I advise you to get it now. It is a book which was 'put to bed' only days before the opening of the current Synod, and is absolutely up to the moment. In a month's time, in a year's, five year's time, it will still be a book you will value, and which not sit unvisited upon your bookshelves. You will find it a valuable resource for understanding what has happened to the Church since the Election of Pope Benedict XVI. But get it now ... don't waste an hour ... because you will find it a mind-widening exposition of where we are at this precise moment and how we got here.
The Great Facade The Regime of Novelty in the Catholic Church from Vatican II to the Francis Revolution is its title. But don't get it second hand because you might find yourself getting the First Edition. This is the Second Edition. And, if you already have the First Edition, 2002, don't think 'this will do'. Because the Second Edition has an extra 250 pages, a new book, really, in itself. The First Edition was a collaboration between Christopher A. Ferrara and Thomas E Woods, Jr.. The second edition has six new long chapters by Ferrara; a New Preface by Ferrara; and a new Foreward by the great John Rao (which will be a sufficient recommendation in itself if you very naturally feel that my commendation is insufficiently weighty). The Publisher is the Angelico Press.
I wanted to get this message out to you fast. I will write again about the book in a day-or-two's time. But ... just for now ... the new chapters are The Benedictine Respite; The Rise of Bergoglianism; Year of the Synod; The Gathering Storm; The regime of Novelty Goes Green ... and Red; and Synod II. There is a degree to which the new chapters are a Palinode ... you will remember that Stesichorus became so unpopular after his poem about the adulterous sex-pot Helen eloping to Troy that he wrote a new poem in which Helen, now chaste and modest, never went anywhere near Troy! The First Edition of this book drew to a conclusion with a less than fulsome judgement upon Cardinal Ratzinger (and especially his Dominus Iesus), and a pessimistic analysis of the state of the Church. In his new chapters, Chris Ferrara, like the great S Augustine in his Retractationes, revises his judgements in the light of events since the end of the Pontificate of S John Paul II.

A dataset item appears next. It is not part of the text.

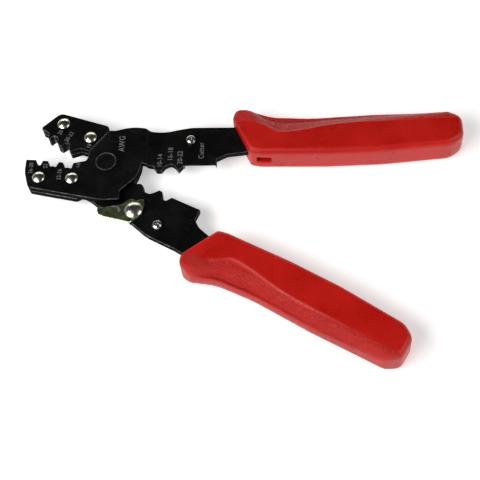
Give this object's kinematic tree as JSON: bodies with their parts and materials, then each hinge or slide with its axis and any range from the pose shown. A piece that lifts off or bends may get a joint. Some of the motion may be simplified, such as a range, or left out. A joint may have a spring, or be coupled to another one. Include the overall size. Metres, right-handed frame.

Ferrara begins his new chapters with a passage from Cardinal Ratzinger himself (in 1998). It is a passage I was not familiar with when I wrote a recent post about how very improper it is when publishers, even the Vatican Press, put out translations' of major papal documents in which the Nos [We] of the Latin originals is translated as "I". "When the Pope speaks, he does not speak in his own name. For ultimately it does not matter what private theories or opinions he has worked out for himself over the course of time, even if they should be of high intellectual calibre. The Pope does not speak as a private scholar, with his personal 'I', as a soloist, so to speak, on the stage of intellectial history. He speaks in another mode, from the 'We' of the faith of the entire Church, and the first person singular must step behind it. ... Thus in many respects it is not an entirely inconsequential thing to replace the 'We' with 'I'". Nice to be reassured that I was right!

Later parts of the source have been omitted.